City Officials Talk to The Gap
Fresno Mayor Lee Brand, Bredeld, and councilman Mike Karbassi participated in talks with Gap officials this week about a land donation.
“They’ve got a lot of room there, and the location is unique,” Brand said. “Everyone from The Gap has been very courteous. Now we have to answer all of their questions and concerns, which we hope to do quickly. We need to complete this in the next couple of weeks.”
“There are some who feel that companies like The Gap are all about corporate greed. I completely disagree and know The Gap will prove that as they donate the 6 to 10 acres to this urgent cause of saving animals.” — Councilman Garry Bredefeld
The SPCA is dissatisfied with its longtime relationship with the city, so the parting is mutual.
Karbassi explained that the goal is to open a shelter operated by Fresno Humane Animal Services with a no-kill rate of 80% to 90%.
“With it being by the airport, we would be able to easily fly animals to cities where there are waiting lists for adoptions,” Karbassi said. “This needs to be the site, and I don’t think we’re asking a whole lot of The Gap. Hopefully, they’re going to be on board.”
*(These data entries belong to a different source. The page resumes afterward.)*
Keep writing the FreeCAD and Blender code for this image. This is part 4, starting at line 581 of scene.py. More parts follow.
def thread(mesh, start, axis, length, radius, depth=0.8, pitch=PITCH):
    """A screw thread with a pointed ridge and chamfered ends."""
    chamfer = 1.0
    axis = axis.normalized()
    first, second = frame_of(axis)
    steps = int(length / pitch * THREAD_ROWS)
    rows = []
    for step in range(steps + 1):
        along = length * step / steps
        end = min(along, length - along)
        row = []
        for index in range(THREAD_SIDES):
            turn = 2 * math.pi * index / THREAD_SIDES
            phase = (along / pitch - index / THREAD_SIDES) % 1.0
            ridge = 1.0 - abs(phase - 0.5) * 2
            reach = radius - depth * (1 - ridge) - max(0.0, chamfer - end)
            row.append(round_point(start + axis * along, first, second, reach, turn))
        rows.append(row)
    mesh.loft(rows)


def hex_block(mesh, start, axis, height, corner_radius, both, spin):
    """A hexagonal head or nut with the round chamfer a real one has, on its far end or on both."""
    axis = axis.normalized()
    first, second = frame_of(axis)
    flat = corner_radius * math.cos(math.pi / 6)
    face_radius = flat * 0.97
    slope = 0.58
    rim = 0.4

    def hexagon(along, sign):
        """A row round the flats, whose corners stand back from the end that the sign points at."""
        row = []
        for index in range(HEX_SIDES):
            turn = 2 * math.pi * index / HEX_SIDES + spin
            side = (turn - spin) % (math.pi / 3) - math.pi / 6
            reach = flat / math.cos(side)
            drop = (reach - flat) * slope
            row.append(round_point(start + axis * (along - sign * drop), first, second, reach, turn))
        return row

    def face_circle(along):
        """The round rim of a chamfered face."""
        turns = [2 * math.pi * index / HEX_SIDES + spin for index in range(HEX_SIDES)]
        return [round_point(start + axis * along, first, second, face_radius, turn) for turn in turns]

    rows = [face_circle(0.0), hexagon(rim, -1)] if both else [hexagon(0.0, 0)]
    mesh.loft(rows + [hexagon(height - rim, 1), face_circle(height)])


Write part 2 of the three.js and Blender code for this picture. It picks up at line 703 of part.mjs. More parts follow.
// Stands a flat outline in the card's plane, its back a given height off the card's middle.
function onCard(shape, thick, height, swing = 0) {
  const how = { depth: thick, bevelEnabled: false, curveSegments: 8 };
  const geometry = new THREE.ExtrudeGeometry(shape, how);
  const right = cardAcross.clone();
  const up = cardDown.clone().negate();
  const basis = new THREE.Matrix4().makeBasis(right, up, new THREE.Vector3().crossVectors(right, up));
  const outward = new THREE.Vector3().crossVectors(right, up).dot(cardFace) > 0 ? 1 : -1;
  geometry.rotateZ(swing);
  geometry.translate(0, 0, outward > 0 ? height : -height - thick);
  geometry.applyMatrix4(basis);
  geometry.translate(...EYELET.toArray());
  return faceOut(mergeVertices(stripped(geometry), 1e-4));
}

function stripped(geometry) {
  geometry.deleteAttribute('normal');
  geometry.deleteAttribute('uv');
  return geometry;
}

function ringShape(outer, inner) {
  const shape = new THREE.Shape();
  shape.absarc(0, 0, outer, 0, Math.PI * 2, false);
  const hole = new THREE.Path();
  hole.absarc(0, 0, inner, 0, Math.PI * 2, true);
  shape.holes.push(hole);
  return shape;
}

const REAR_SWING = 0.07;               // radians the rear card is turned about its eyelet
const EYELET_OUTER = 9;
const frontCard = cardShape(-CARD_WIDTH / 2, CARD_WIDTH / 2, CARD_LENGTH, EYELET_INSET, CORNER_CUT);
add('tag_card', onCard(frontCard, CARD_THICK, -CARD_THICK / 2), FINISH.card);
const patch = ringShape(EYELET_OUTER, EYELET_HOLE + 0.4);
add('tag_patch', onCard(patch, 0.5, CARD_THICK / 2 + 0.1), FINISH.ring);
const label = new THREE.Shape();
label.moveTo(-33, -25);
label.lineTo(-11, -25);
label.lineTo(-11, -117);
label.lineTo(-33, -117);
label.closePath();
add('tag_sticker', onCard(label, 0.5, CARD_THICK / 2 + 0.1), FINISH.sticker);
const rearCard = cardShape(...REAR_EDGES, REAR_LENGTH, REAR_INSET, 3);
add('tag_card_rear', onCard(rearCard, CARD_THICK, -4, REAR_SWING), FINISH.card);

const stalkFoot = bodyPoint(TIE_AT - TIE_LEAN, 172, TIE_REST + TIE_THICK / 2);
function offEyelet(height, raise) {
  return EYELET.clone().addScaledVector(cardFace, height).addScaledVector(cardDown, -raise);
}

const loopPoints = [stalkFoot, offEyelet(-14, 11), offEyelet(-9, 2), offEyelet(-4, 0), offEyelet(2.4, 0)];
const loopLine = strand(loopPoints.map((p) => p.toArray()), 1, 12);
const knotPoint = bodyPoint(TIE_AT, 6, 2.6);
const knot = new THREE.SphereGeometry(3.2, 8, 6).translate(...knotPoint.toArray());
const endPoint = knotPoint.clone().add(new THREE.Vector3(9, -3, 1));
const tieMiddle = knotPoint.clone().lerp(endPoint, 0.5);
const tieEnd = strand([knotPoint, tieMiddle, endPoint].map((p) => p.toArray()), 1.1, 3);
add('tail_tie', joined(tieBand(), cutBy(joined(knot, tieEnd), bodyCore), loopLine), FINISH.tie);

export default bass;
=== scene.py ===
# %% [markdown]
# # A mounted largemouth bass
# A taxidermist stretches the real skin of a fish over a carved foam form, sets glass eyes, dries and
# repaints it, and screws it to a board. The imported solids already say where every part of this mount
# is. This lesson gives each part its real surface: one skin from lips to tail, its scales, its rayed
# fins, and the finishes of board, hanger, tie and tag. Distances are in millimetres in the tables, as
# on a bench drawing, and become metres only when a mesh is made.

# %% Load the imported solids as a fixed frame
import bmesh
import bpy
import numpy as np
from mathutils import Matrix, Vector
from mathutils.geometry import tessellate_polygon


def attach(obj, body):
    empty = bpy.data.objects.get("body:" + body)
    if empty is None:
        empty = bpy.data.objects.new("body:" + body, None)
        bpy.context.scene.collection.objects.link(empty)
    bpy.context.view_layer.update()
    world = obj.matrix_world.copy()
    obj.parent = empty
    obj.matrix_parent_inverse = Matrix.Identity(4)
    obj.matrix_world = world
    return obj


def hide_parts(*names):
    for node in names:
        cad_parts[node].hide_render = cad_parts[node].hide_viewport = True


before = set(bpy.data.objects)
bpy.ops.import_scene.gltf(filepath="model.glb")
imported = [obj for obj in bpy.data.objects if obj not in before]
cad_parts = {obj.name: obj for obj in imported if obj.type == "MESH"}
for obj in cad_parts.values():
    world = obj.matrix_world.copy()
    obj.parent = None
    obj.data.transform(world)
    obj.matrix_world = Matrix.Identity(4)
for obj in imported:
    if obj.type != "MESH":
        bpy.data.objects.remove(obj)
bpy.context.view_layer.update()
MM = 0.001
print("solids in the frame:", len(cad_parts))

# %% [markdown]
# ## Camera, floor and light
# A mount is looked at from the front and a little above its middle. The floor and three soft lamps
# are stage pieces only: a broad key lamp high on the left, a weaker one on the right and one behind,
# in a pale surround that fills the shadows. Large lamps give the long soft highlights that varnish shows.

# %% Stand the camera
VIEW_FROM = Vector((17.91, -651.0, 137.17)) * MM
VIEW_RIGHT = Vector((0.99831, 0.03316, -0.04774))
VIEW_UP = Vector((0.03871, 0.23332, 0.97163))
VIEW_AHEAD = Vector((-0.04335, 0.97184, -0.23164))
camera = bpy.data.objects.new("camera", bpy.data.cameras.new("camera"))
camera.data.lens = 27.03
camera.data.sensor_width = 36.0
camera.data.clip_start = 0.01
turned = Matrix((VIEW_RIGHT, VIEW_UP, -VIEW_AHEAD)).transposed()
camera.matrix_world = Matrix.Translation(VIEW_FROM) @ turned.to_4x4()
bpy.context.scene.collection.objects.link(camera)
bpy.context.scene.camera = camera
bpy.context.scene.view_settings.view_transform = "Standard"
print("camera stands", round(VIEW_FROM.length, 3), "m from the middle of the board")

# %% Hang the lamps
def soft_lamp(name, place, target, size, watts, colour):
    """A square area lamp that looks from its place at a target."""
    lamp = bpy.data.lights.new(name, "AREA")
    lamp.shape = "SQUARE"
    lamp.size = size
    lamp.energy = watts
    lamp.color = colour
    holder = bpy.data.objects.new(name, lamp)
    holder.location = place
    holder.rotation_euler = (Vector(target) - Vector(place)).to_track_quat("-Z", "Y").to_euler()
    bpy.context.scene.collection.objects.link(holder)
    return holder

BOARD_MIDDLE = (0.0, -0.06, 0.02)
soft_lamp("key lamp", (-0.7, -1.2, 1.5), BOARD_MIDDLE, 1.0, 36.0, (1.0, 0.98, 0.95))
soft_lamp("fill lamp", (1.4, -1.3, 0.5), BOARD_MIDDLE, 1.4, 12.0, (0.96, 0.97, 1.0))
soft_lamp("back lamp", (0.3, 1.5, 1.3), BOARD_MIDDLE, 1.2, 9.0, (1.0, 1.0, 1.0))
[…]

If you’re thinking the city and the county should team up on a new shelter, forget about it.
County officials have made it clear they want a separate facility. Construction on the county’s $8 million shelter, which also will be operated by Fresno Humane Animal Services, is expected to start next year in southwest Fresno.
The Humane Thing to Do
The leaders who approved the land giveaway and the tax-incentive package for The Gap believed those deals were in Fresno’s best interest. Primarily because The Gap would put people to work in a city with historically high unemployment. However, both agreements were controversial. Those who gave a thumbs-up did so with a degree of political risk.
In addition, in 2007, the city settled a dispute with the Federal Aviation Administration over the sale of the 200 acres by agreeing to pay $5.8 million and interest over 10 years into a fund for airport improvements. The feds said that the city should have sold the land at market value and reinvested the proceeds into the airport.
Thus the record shows that Fresno has gone to great lengths to make its partnership with The Gap successful.
With Fresno in what Bredefeld calls “a crisis with our pet population,” The Gap should do the humane thing. Donate the land for a no-kill shelter.